Dans un ordre semblable, Mgr Charbonneau participe au premier Congrès de l’enseignement secondaire (classique) à l’été 1942. Dans une allocution adressée aux participants, directeurs et professeurs de tous les collèges classiques du Québec, il a l’audace d’exprimer son regret de voir l’entrée aux universités restreinte aux seuls détenteurs du baccalauréat ès arts : il y aurait tant d’autres jeunes à faire accéder au niveau universitaire. Il y avait là, à ses yeux, une perte énorme de talents au Québec. C’était bien avant le rapport Parent.

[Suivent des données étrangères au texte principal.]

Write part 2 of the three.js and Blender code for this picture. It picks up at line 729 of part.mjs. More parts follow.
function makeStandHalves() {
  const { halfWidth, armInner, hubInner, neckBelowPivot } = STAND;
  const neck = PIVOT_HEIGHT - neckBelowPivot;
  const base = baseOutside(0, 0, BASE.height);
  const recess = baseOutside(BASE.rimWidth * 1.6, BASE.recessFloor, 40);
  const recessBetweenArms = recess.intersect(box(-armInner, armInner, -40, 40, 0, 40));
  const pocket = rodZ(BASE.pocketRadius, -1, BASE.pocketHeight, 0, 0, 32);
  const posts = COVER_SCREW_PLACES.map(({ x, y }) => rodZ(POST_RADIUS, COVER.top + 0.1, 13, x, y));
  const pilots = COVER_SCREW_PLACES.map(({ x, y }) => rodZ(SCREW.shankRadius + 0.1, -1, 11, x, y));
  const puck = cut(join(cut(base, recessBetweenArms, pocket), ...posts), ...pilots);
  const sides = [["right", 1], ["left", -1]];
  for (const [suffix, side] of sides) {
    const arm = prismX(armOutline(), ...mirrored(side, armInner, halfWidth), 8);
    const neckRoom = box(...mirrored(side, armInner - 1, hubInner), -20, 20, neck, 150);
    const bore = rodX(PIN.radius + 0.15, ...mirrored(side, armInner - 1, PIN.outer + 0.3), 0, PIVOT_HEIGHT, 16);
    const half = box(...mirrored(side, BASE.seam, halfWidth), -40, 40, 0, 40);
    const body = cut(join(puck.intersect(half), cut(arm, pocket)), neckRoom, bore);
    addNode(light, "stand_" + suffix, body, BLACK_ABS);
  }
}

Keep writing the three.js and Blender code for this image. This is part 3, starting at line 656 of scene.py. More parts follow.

Le 2 février 1943, autre initiative concernant la relève sacerdotale, l’archevêque fonde l’Oeuvre des vocations, dont il confie la responsabilité à M. Arthur Delorme, p.s.s. L’Oeuvre s’avère une nécessité plus que jamais impérative aujourd’hui.

Conscient du rôle et de l’importance de la famille dans l’Église et dans la société, et pour souligner le cinquième anniversaire des cent mariages jocistes, il nomme en 1944 le père Albert Sanschagrin o.m.i., aumônier du Service de préparation au mariage, issu de la J.O.C., qui répond à un besoin réel et obtient un remarquable succès : en trois ans, 3 000 couples y reçurent une formation au mariage chrétien. La formule créée ici, s’implante en plusieurs pays.

Dans cette foulée, apparaît en 1945, le Service d’éducation familiale, organisme diocésain de coordination, dans lequel les Pères franciscains s’impliquèrent intensément pour l’étude des différents problèmes de la famille et le soutien à celle-ci.

À la suite de ses prédécesseurs au siège de Montréal et à titre de chancelier de l’Université de Montréal, Mgr Charbonneau suit de près le développement de cette dernière. En 1947, il lança dans son diocèse une campagne de souscription fixée à 11 millions de dollars. C’est la première souscription d’importance pour l’université nouvellement établie depuis 1942 sur les flancs du Mont-Royal.

Il faudrait souligner encore sa préoccupation pour les enfants pauvres qui meurent prématurément, ses inquiétudes face au problème du logement dans son diocèse, son souci de répondre, par la fondation de paroisses (25 durant son épiscopat), aux besoins spirituels d’une population croissante, l’accueil qu’il fait à de nouvelles communautés religieuses, sa prédilection fondamentale pour les petits et les pauvres.

Rien n’illustre mieux cette attention que son attitude lors de la célèbre grève de l’amiante qui sévit, en 1949, aux mines d’Asbestos et de Thetford Mines. Les gestes qu’il accomplit alors sont ceux qui ont le plus marqué l’opinion populaire pendant son épiscopat. Pour donner une voix à la déclaration Sauvons les travailleurs de l’amiante du 1er mai 1949, il prend publiquement et fermement position en faveur des grévistes de l’amiante, ce jour même en l’église Notre-Dame de Montréal. Martelant ses mots, il dit notamment :

« La classe ouvrière est victime d’une conspiration qui veut son écrasement, et quand il y a conspiration pour écraser la classe ouvrière, c’est le devoir de l’Église d’intervenir. Notre cœur est près de cette classe ouvrière et nous ordonnons (cette) collecte pour empêcher que des petits enfants souffrent de la faim. »

Cette intervention de l’archevêque de Montréal eut des échos profonds et nombreux. Des collectes eurent lieu à travers la province et son attitude ne fut pas étrangère au règlement du conflit.